Mohamed Saïd Aboubakr, président du groupe parlementaire du Mouvement de la société pour la paix :
«La loi de finances complémentaire devrait être présentée sous forme de projet de loi devant le Parlement. Les parlementaires doivent donner leurs avis sur ce texte puisqu’il comporte souvent des mesures de première importance. Il est vrai que le président de la République dispose d’une prérogative constitutionnelle qui lui permet de légiférer par ordonnance. Et je pense que le recours à cette pratique est dû au fait que l’économie du pays est établie sur la base de plans quinquennaux, et non plus sur la base de programmes annuels du gouvernement, comme cela se faisait auparavant. Donc pour rectifier certaines imperfections, le pouvoir exécutif intervient à travers les lois de finances complémentaires. Au sein de notre parti, nous revendiquons le retour à la participation active des élus dans l’élaboration des textes de lois. Bien sûr, cette année, cela ne sera pas possible puisque la clôture de la session parlementaire de printemps est imminente.»

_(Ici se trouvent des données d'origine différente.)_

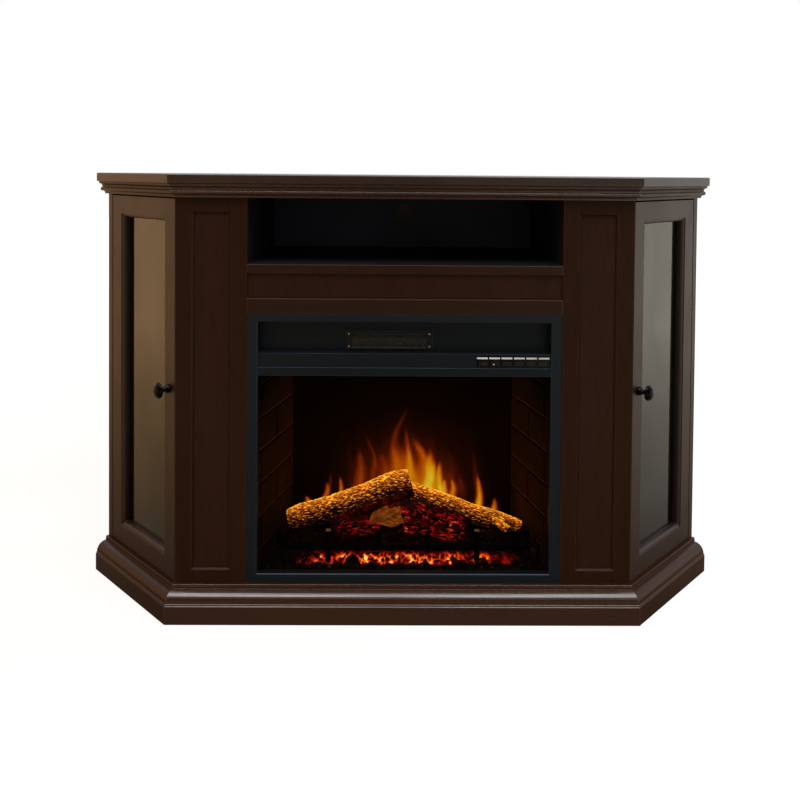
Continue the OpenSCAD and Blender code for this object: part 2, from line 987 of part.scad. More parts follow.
// One folded sheet: the lip over the window, the control bar and the floor of the vent recess
module control_bar() {
    t = sheet_back;
    lip = trim_y + lip_set;
    bar = trim_y + bar_set;
    edge = panel_edge - 0.3;
    color("#3a3e41")
        difference() {
            rotate([90, 0, 90])
                linear_extrude(2 * view_half, center = true)
                    polygon([[lip, window_top], [lip, bar_z], [bar, bar_z], [bar, bar_top],
                        [vent_y, bar_top], [vent_y, bar_top - t], [bar + t, bar_top - t],
                        [bar + t, bar_z - t], [lip + t, bar_z - t], [lip + t, window_top + t],
                        [case_y - 1, window_top + t], [case_y - 1, window_top]]);
            box(panel_x - panel_w / 2 + edge, panel_x + panel_w / 2 - edge, bar - 1, bar + t + 1,
                panel_z - panel_h / 2 + edge, panel_z + panel_h / 2 - edge);
        }
}

function button_x(i) = panel_x + (i - (button_count + 1) / 2) * button_pitch;

module control_panel() {
    y0 = trim_y + bar_set;
    c = button_fit;
    color("#24272a")
        difference() {
            union() {
                box(panel_x - panel_w / 2, panel_x + panel_w / 2, y0 - panel_proud, y0,
                    panel_z - panel_h / 2, panel_z + panel_h / 2);
                box(panel_x - panel_w / 2 + panel_edge, panel_x + panel_w / 2 - panel_edge,
                    y0 - 0.1, y0 + panel_body, panel_z - panel_h / 2 + panel_edge,
                    panel_z + panel_h / 2 - panel_edge);
            }
            for (i = [1:button_count]) {
                box(button_x(i) - button_w / 2 - c, button_x(i) + button_w / 2 + c, y0 - 5,
                    y0 + panel_body + 1, panel_z - button_drop - button_h / 2 - c,
                    panel_z - button_drop + button_h / 2 + c);
                translate([button_x(i), y0 - 5, panel_z + led_up])
                    rotate([-90, 0, 0])
                        cylinder(h = panel_body + 6, r = led_r + 0.1);
            }
        }
}

module button(i) {
    z = panel_z - button_drop;
    y1 = flange_y + button_flange;
    color("#33373a")
        translate([button_x(i), 0, z]) {
            box(-button_w / 2, button_w / 2, button_face, flange_y, -button_h / 2, button_h / 2);
            box(-button_w / 2 - 1, button_w / 2 + 1, flange_y, y1, -button_h / 2 - 1,
                button_h / 2 + 1);
            translate([0, flange_y, 0])
                rotate([-90, 0, 0])
                    cylinder(h = button_flange + nub_h, r = nub_h);
        }
}

module circuit_board() {
    switch_y = flange_y + button_flange + nub_h + button_travel + button_fit;
    lip_back = trim_y + lip_set + sheet_back;
    low = window_top + lip_h / 4;
    x0 = panel_x - panel_w / 2 - pcb_edge;
    x1 = panel_x + panel_w / 2;
    mid = pcb_y + pcb_t / 2;
    post_z = window_top + lip_h / 2;
    color("#1f5a3a") {
        box(x0, x1, pcb_y, pcb_y + pcb_t, low, bar_top - sheet_back - 1);
        for (i = [1:button_count]) {
            box(button_x(i) - switch_w / 2, button_x(i) + switch_w / 2, switch_y, mid,
                panel_z - button_drop - switch_w / 2, panel_z - button_drop + switch_w / 2);
            translate([button_x(i), trim_y + bar_set - panel_proud, panel_z + led_up])
                rotate([-90, 0, 0])
                    cylinder(h = mid - trim_y - bar_set + panel_proud, r = led_r);
        }
        for (x = [x0 + 4 * post_r, x1 - 4 * post_r])
            translate([x, lip_back, post_z])
                rotate([-90, 0, 0]) {
                    cylinder(h = mid - lip_back, r = post_r);
                    cylinder(h = pcb_y + pcb_t + 1 - lip_back, r = post_r * 0.6);
                }
        box(x0 + chip_w, x0 + 2 * chip_w, mid, pcb_y + pcb_t + chip_t, post_z, post_z + chip_w / 2);
        translate([x0 + 3.5 * chip_w, mid, post_z + chip_w / 2])
            rotate([-90, 0, 0])
                cylinder(h = pcb_t / 2 + chip_t, r = chip_w / 4);
    }
}

module vent_panel() {
    slot_x = grille_w / 2 - duct_in;
    slot_z = grille_h / 2 - duct_in;
    color("#3a3e41")
        difference() {
            box(-case_half + sheet_t, case_half - sheet_t, vent_y, vent_y + sheet_t,
                bar_top - sheet_back, case_top - sheet_t);
            box(grille_x - slot_x, grille_x + slot_x, vent_y - 1, vent_y + sheet_t + 1,
                grille_z - slot_z, grille_z + slot_z);
        }
}

// Pressed grille: rows of staggered holes, a long slot over a folded rail, and four screws
module outlet_grille() {
    rows = 3;
    step = 4.4;
    cols = floor((grille_w - 34) / step);
    slot_l = grille_w - 32;
    color("#45494c") {
        difference() {
            union() {
                box(grille_x - grille_w / 2, grille_x + grille_w / 2, vent_y - plate_t, vent_y,
                    grille_z - grille_h / 2, grille_z + grille_h / 2);
                for (z = [-16, 5.5])
                    box(grille_x - slot_l / 2 - 4, grille_x + slot_l / 2 + 4, vent_y - plate_t - 2,
                        vent_y - plate_t + 0.5, grille_z + z, grille_z + z + 2);
            }
            for (r = [0:rows - 1], c = [0:cols - 1])
                translate([grille_x + (c - (cols - 1) / 2 + (r % 2 - 0.5) / 2) * step,
                    vent_y - plate_t - 1, grille_z - 9.5 + r * step])
                    rotate([-90, 0, 0])
                        cylinder(h = plate_t + 2, r = grille_hole_r, $fn = 16);
            box(grille_x - slot_l / 2, grille_x + slot_l / 2, vent_y - plate_t - 1, vent_y + 1,
                grille_z + 9, grille_z + 12);
        }
        for (x = [-1, 1], z = [-1, 1])
            translate([grille_x + x * (grille_w / 2 - 6), vent_y - plate_t, grille_z + z * 12])
                rotate([90, 0, 0])
                    cylinder(h = 1.2, r = 2.2);
    }
}

module window_glass() {
    color("#2b2f33", 0.3)
        box(-view_half - 5, view_half + 5, glass_y, fire_y, window_z - 5, window_top + 2);
}

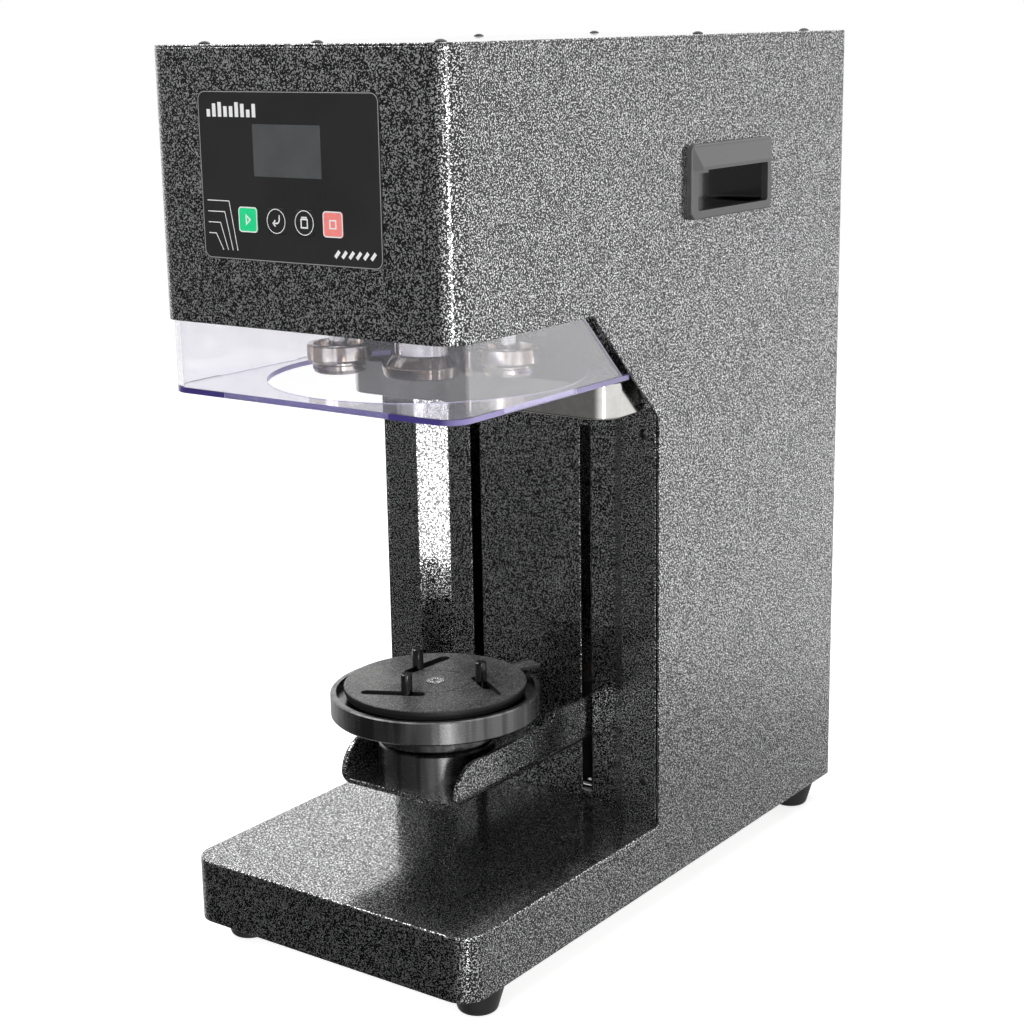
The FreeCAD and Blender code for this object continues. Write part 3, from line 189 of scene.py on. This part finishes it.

Layachi Daâdoua, président du groupe parlementaire du Front de libération nationale :
«Je suis parlementaire et, de fait, je suis tenu de respecter la Constitution. La loi fondamentale permet au président de la République de légiférer par ordonnance. Donc je n’ai pas à polémiquer sur une disposition constitutionnelle. Mais pour permettre aux parlementaires de participer activement à l’élaboration des lois, il est avant tout nécessaire de changer la nature même du système de gouvernance. Mais là encore, cela ne relève pas des prérogatives des parlementaires. C’est un pouvoir qui relève du président de la République.»